> **Entries with parts and joints**
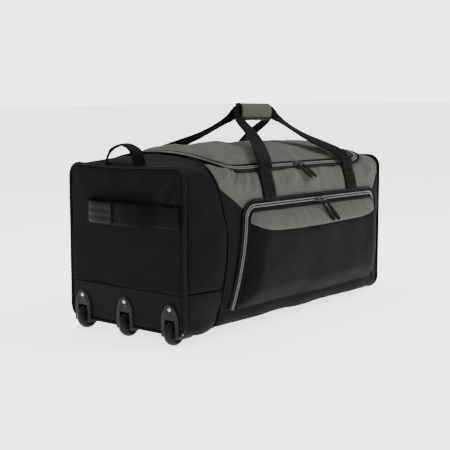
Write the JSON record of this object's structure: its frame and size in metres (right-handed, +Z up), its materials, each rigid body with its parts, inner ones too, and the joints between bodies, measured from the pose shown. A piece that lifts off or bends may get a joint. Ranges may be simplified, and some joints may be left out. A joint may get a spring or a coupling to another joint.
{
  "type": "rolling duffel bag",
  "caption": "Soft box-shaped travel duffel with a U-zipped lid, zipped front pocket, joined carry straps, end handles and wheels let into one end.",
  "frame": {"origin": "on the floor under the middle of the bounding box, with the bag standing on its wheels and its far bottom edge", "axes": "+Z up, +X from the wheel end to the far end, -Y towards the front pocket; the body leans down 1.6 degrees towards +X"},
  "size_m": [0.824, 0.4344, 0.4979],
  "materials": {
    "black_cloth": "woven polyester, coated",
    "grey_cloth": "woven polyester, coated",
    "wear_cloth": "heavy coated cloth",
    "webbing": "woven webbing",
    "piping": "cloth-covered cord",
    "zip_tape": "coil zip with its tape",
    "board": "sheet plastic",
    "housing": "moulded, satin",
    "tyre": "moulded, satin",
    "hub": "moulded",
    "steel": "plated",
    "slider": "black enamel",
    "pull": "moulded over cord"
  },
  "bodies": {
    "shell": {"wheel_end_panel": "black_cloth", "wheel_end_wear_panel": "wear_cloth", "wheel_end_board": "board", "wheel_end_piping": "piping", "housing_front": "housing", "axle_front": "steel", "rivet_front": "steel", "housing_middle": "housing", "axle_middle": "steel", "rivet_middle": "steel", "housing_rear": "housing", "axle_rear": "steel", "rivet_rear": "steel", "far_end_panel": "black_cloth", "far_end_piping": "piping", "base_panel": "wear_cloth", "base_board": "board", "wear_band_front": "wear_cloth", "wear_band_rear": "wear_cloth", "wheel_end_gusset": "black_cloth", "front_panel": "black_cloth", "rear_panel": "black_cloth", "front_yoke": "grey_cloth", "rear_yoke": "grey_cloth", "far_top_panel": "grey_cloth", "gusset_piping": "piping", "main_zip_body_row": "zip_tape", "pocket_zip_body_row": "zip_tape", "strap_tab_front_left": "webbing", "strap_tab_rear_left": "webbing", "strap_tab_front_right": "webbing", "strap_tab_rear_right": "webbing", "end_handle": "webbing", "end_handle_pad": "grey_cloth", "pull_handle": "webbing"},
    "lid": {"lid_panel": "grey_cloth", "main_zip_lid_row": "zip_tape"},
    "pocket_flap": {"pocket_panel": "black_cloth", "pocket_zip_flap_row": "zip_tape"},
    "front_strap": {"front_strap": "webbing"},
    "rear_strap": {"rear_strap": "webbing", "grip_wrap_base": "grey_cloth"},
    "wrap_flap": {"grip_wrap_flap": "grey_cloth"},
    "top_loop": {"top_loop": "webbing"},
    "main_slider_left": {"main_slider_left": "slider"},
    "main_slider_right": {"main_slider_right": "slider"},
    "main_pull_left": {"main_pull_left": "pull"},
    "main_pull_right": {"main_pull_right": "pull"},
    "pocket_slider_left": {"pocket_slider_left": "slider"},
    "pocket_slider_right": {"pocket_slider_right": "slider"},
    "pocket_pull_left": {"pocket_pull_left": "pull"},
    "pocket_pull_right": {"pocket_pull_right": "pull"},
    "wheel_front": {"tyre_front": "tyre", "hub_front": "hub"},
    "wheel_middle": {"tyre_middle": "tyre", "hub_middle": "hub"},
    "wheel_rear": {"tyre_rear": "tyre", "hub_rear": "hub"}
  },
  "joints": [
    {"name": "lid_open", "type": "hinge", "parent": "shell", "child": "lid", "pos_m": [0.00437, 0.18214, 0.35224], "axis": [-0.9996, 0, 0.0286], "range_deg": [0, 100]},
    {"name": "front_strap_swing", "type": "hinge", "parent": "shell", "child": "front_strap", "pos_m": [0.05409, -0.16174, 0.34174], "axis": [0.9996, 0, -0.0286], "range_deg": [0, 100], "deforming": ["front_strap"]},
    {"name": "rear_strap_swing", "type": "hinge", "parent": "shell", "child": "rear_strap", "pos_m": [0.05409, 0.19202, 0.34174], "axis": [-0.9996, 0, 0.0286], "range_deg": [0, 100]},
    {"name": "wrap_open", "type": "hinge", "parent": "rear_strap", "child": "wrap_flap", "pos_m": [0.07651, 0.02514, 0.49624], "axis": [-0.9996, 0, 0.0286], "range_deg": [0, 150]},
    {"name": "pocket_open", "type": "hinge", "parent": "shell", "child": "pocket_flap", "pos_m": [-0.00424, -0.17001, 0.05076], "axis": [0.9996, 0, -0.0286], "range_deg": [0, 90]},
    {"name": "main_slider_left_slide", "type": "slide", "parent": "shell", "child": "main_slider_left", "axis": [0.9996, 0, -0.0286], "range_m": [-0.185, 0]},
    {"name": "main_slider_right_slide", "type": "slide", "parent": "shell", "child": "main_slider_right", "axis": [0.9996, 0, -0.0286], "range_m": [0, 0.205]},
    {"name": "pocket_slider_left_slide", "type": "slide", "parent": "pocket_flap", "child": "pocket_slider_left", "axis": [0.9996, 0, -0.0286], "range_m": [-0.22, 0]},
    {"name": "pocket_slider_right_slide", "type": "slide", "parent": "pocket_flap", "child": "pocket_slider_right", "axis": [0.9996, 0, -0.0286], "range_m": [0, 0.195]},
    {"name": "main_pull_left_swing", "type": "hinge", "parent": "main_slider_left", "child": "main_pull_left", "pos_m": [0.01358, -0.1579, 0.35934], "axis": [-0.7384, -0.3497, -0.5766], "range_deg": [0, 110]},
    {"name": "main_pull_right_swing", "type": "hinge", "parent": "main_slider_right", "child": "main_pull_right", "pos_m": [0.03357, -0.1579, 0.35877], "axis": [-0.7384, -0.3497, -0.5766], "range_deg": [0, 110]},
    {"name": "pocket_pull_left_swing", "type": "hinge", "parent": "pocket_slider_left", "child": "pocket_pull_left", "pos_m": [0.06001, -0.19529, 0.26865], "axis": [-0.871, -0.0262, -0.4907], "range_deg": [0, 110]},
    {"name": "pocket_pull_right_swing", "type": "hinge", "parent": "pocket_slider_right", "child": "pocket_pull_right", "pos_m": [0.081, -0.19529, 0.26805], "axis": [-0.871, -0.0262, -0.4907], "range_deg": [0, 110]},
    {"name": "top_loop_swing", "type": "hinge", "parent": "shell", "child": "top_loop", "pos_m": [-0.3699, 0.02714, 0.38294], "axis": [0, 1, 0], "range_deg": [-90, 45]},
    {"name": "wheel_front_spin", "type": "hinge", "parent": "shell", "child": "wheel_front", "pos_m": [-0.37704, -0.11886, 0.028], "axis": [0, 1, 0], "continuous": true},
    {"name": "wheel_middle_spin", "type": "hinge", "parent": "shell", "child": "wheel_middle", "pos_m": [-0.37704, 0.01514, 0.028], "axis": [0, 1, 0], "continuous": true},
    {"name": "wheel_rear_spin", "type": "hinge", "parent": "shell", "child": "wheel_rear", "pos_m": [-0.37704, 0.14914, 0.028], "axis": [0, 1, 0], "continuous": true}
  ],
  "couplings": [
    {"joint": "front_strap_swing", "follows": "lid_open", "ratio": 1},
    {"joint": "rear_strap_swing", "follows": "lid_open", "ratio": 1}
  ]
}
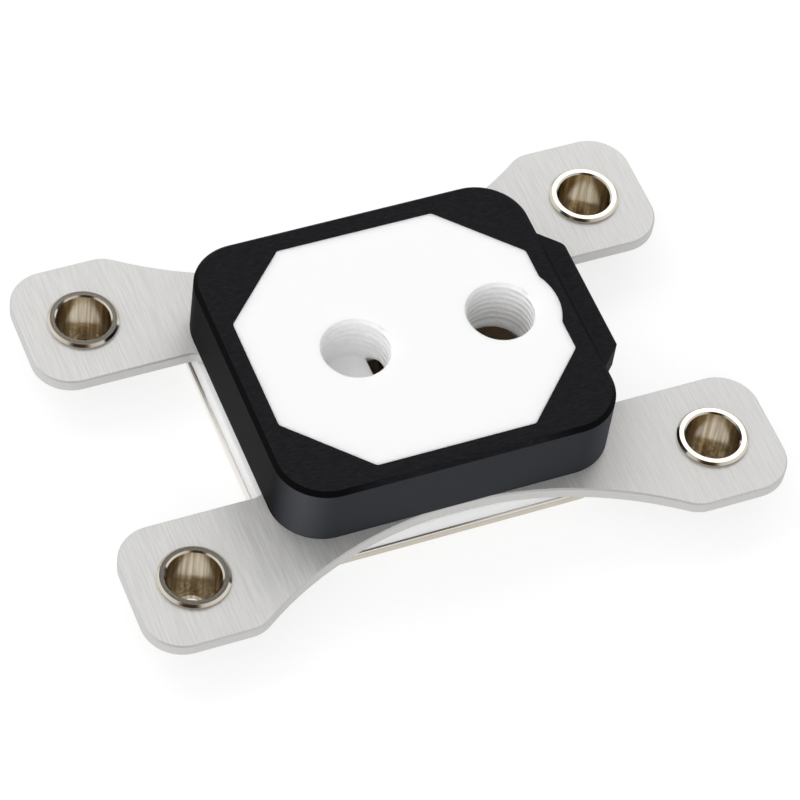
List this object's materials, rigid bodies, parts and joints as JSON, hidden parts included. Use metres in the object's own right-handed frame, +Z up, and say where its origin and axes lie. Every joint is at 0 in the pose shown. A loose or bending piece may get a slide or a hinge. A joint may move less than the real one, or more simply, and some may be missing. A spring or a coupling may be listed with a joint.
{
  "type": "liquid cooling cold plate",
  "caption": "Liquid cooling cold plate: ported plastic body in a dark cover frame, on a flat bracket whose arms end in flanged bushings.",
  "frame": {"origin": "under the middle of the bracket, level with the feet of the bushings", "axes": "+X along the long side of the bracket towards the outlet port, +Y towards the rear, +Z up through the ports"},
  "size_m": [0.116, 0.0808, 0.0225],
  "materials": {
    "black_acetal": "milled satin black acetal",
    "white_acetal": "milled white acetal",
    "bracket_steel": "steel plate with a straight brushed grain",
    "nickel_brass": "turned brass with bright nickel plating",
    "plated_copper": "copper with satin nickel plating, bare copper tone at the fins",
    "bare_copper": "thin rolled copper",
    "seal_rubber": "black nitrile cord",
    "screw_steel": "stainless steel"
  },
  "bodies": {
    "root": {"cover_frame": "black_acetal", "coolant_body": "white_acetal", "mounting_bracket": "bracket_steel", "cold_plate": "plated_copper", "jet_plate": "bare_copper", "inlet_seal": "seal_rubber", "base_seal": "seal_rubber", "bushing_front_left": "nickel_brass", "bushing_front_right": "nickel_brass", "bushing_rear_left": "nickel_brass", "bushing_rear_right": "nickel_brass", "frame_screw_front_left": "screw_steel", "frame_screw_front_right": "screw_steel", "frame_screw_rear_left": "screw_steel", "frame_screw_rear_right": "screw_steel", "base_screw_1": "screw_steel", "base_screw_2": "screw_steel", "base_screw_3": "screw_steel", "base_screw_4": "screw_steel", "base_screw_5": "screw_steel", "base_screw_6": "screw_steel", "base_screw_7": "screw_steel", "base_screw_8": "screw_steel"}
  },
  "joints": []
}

> **Written exercise**
How many lines of the records contain the string "shown"? Respond with the number alone.

> **Solution to this exercise**
2